* **Collected data**:
────────────────────
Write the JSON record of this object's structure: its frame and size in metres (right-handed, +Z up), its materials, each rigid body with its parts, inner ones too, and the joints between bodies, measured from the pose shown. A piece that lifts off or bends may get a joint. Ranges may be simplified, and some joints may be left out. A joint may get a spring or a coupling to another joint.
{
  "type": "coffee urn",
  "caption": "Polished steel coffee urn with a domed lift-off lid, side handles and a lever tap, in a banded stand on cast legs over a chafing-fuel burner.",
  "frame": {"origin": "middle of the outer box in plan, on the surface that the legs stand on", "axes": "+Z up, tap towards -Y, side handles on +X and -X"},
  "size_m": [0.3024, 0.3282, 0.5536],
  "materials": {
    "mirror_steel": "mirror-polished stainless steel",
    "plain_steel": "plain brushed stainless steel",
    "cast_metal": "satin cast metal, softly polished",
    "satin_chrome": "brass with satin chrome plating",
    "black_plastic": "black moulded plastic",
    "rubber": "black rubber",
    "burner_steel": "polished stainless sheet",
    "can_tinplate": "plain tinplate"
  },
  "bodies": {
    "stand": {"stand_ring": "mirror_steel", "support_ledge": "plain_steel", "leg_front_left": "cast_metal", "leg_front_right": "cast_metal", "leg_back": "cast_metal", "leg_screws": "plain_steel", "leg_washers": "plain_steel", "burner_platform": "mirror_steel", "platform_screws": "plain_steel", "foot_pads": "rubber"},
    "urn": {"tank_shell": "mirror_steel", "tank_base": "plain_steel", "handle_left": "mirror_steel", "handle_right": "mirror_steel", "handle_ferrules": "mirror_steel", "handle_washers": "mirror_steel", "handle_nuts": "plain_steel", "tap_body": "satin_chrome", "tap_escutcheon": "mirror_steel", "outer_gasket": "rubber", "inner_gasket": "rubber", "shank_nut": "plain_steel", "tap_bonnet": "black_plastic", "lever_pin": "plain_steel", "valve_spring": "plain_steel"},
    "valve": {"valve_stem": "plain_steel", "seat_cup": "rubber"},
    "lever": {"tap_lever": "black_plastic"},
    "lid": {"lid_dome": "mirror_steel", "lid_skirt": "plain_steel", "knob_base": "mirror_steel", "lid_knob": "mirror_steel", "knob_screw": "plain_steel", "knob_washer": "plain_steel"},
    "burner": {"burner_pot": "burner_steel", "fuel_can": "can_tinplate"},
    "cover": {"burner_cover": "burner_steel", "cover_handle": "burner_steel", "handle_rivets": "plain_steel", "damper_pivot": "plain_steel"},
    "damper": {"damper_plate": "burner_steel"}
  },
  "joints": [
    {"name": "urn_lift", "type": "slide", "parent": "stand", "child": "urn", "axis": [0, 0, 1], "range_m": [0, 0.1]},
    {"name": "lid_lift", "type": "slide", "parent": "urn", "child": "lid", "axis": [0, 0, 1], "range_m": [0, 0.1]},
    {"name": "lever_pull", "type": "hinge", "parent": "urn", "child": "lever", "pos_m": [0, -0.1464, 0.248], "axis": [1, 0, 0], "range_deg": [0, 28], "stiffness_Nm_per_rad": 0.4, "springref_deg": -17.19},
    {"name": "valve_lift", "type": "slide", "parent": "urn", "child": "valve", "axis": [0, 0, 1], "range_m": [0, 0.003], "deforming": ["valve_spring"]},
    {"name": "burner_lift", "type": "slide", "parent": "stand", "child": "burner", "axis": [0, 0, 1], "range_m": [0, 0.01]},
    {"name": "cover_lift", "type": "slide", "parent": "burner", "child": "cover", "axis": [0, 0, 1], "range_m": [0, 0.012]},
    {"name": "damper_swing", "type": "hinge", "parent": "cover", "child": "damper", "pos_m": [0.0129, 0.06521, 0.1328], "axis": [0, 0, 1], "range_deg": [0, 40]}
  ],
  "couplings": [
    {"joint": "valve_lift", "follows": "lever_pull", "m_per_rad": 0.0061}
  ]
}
────────────────────
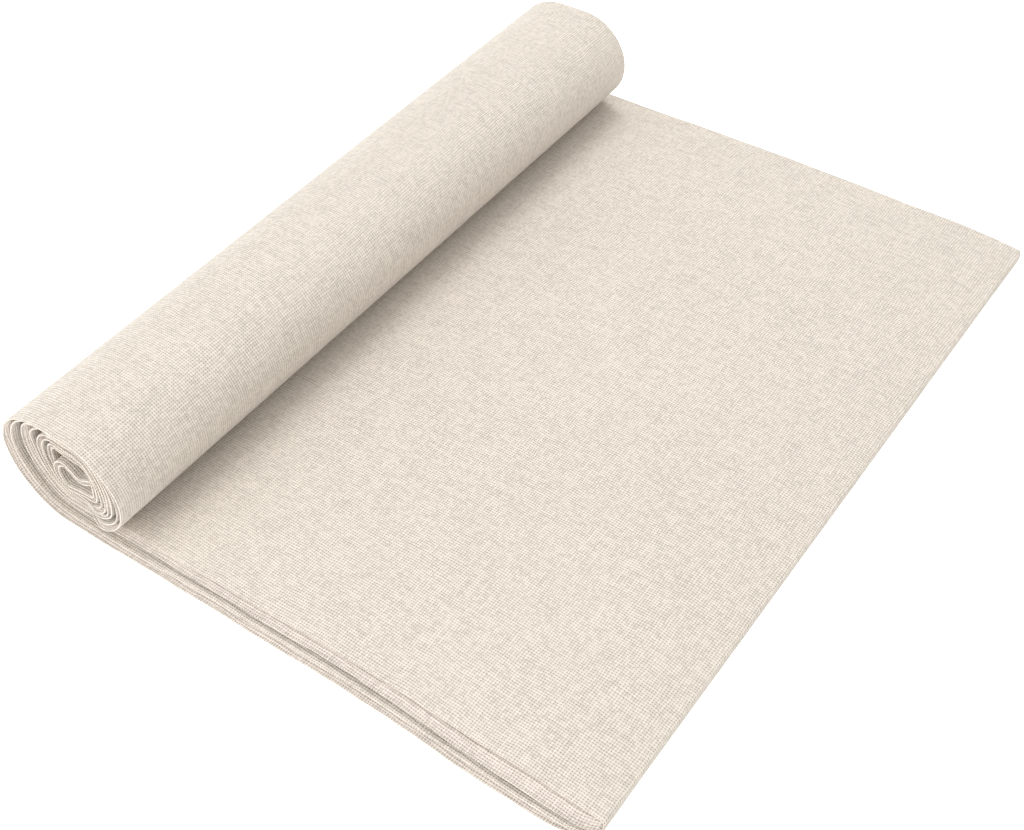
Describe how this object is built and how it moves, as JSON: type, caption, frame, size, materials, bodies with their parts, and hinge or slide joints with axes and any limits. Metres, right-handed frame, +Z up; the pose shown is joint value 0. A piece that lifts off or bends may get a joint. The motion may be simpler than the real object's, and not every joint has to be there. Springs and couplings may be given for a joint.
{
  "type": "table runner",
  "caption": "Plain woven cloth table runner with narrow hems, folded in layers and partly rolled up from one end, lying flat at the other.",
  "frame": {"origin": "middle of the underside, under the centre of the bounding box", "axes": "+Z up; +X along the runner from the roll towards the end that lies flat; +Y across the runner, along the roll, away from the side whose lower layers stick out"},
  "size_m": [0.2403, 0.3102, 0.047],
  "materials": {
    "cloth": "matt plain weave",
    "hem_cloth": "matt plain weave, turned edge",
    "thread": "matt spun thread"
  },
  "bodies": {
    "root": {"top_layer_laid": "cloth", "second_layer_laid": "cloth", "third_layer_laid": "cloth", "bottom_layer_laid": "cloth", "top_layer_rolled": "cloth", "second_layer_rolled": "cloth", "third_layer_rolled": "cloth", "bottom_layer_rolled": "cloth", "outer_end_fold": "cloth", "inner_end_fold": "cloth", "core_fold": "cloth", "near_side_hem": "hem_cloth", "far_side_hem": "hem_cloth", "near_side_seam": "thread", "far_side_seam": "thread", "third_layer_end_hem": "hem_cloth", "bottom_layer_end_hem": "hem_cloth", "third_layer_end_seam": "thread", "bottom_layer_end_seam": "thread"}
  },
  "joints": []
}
────────────────────
* **Aim of the exercise**: Using the listing, copy every line where the word "JSON" shows up.

* **Answer to this exercise**:
Write the JSON record of this object's structure: its frame and size in metres (right-handed, +Z up), its materials, each rigid body with its parts, inner ones too, and the joints between bodies, measured from the pose shown. A piece that lifts off or bends may get a joint. Ranges may be simplified, and some joints may be left out. A joint may get a spring or a coupling to another joint.
Describe how this object is built and how it moves, as JSON: type, caption, frame, size, materials, bodies with their parts, and hinge or slide joints with axes and any limits. Metres, right-handed frame, +Z up; the pose shown is joint value 0. A piece that lifts off or bends may get a joint. The motion may be simpler than the real object's, and not every joint has to be there. Springs and couplings may be given for a joint.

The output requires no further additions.